> **REQUIRED TASK**: In the data that follows, count each line holding the string "hinge"; answer with the number only.

> **INFORMATION SHOWN**:
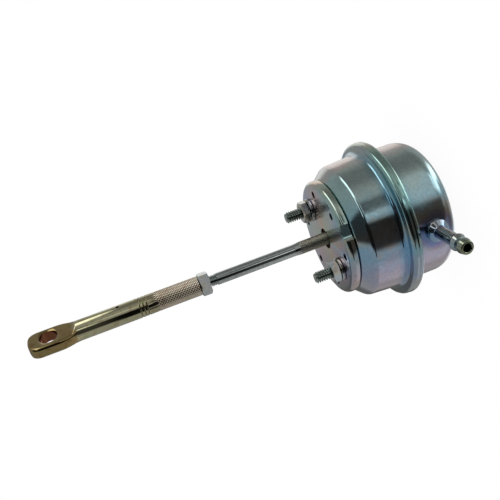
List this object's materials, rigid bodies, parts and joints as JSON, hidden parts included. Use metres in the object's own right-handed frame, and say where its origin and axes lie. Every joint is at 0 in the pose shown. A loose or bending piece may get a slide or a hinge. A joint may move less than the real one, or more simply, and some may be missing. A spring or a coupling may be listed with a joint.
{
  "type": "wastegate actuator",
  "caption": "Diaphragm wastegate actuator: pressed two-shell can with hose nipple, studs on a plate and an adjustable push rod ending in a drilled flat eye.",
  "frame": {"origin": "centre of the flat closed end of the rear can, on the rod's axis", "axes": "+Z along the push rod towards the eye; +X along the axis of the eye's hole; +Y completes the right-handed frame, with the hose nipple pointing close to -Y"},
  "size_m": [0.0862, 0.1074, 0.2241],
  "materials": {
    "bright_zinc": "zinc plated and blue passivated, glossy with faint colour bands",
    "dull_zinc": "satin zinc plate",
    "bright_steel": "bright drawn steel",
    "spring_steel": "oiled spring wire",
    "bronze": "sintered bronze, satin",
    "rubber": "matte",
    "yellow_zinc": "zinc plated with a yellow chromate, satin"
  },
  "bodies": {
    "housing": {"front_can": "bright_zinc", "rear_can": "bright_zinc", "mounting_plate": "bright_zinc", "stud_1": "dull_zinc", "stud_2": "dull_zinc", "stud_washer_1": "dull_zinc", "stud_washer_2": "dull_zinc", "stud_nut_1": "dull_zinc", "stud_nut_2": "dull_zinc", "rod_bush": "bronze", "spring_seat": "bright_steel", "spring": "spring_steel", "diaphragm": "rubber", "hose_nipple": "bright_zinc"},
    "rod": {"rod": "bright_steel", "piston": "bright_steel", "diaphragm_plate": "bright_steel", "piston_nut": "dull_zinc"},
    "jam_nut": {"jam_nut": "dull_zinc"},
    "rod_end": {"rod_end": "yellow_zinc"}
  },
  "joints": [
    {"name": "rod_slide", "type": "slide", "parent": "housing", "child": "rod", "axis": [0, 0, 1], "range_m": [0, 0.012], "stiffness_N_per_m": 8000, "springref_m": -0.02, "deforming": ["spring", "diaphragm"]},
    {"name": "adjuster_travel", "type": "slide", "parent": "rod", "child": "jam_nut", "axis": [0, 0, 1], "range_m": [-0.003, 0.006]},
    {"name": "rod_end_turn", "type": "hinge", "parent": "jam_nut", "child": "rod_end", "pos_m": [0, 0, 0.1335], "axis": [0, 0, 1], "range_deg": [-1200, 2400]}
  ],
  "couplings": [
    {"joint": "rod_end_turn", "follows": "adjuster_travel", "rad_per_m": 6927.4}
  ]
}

> **THE OUTPUT**: 2